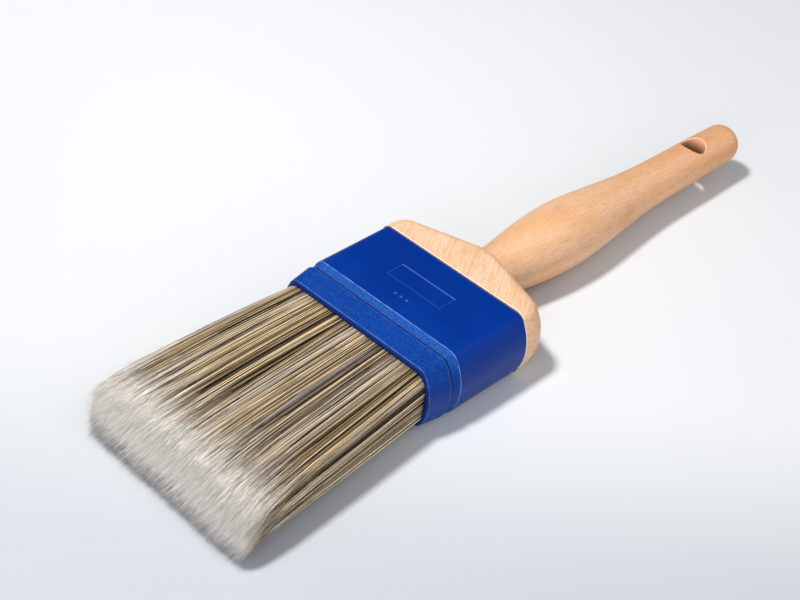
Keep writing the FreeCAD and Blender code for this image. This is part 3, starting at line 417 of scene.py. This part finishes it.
def section(s, a, b):
    """A place in the pack: s along it, a and b from -1 to 1 across its width and thickness, with rounded corners."""
    t = (s - LIP) / (REACH - LIP)
    t1 = np.clip(t, -0.15, 1.05)
    hump = np.sin(np.pi * np.clip(t, 0, 1))
    half_w = 31.95 + 6.05 * t1 + 0.45 * hump
    top = 10.0 - 4.35 * t1 + 0.35 * hump - 2.8 * np.clip((s - (REACH - 15.0)) / 15.0, 0, 1.1) ** 2
    top = top - 3.8 * smooth((0.35 - a) / 1.3) * np.clip((s - (REACH - 34.0)) / 34.0, 0, 1.1) ** 1.6     # flatter towards its near corner
    low = -10.0 + 1.65 * t1 - 0.15 * hump - 2.3 * np.clip((s - (REACH - 22.0)) / 22.0, 0, 1.1) ** 2
    half_h, mid_h = (top - low) / 2, (top + low) / 2
    mid_w = -1.45 * np.clip(t, 0, 1) ** 1.3
    r = 5.3 - 1.2 * np.clip(t, 0, 1)
    y, z = a * half_w, b * half_h
    over_y, over_z = np.abs(y) - (half_w - r), np.abs(z) - (half_h - r)
    corner = (over_y > 0) & (over_z > 0)
    length = np.sqrt(np.maximum(over_y, 1e-9) ** 2 + np.maximum(over_z, 1e-9) ** 2)
    pull = np.where(corner, np.maximum(over_y, over_z) / length, 1.0)
    y = np.where(corner, np.sign(y) * ((half_w - r) + over_y * pull), y)
    z = np.where(corner, np.sign(z) * ((half_h - r) + over_z * pull), z)
    return y + mid_w, z + mid_h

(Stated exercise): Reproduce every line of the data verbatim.

(Solution to the exercise):
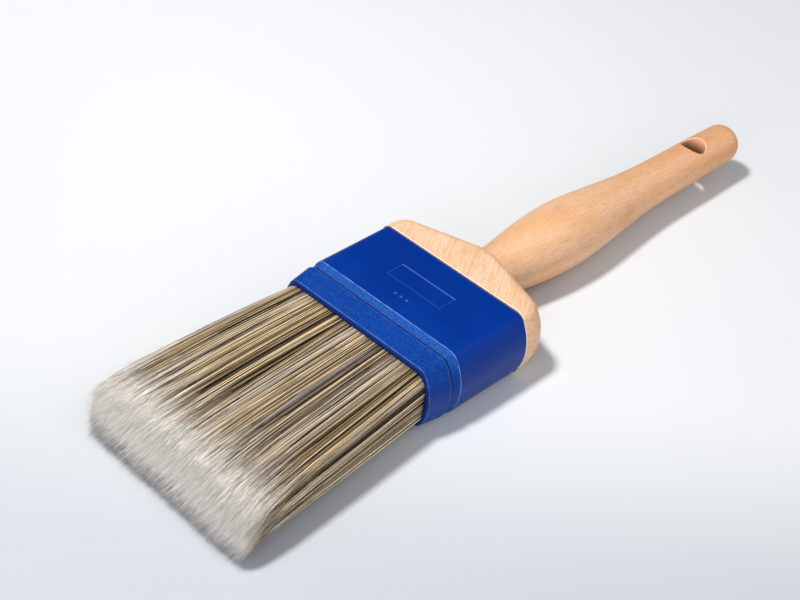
Keep writing the FreeCAD and Blender code for this image. This is part 3, starting at line 417 of scene.py. This part finishes it.
def section(s, a, b):
    """A place in the pack: s along it, a and b from -1 to 1 across its width and thickness, with rounded corners."""
    t = (s - LIP) / (REACH - LIP)
    t1 = np.clip(t, -0.15, 1.05)
    hump = np.sin(np.pi * np.clip(t, 0, 1))
    half_w = 31.95 + 6.05 * t1 + 0.45 * hump
    top = 10.0 - 4.35 * t1 + 0.35 * hump - 2.8 * np.clip((s - (REACH - 15.0)) / 15.0, 0, 1.1) ** 2
    top = top - 3.8 * smooth((0.35 - a) / 1.3) * np.clip((s - (REACH - 34.0)) / 34.0, 0, 1.1) ** 1.6     # flatter towards its near corner
    low = -10.0 + 1.65 * t1 - 0.15 * hump - 2.3 * np.clip((s - (REACH - 22.0)) / 22.0, 0, 1.1) ** 2
    half_h, mid_h = (top - low) / 2, (top + low) / 2
    mid_w = -1.45 * np.clip(t, 0, 1) ** 1.3
    r = 5.3 - 1.2 * np.clip(t, 0, 1)
    y, z = a * half_w, b * half_h
    over_y, over_z = np.abs(y) - (half_w - r), np.abs(z) - (half_h - r)
    corner = (over_y > 0) & (over_z > 0)
    length = np.sqrt(np.maximum(over_y, 1e-9) ** 2 + np.maximum(over_z, 1e-9) ** 2)
    pull = np.where(corner, np.maximum(over_y, over_z) / length, 1.0)
    y = np.where(corner, np.sign(y) * ((half_w - r) + over_y * pull), y)
    z = np.where(corner, np.sign(z) * ((half_h - r) + over_z * pull), z)
    return y + mid_w, z + mid_h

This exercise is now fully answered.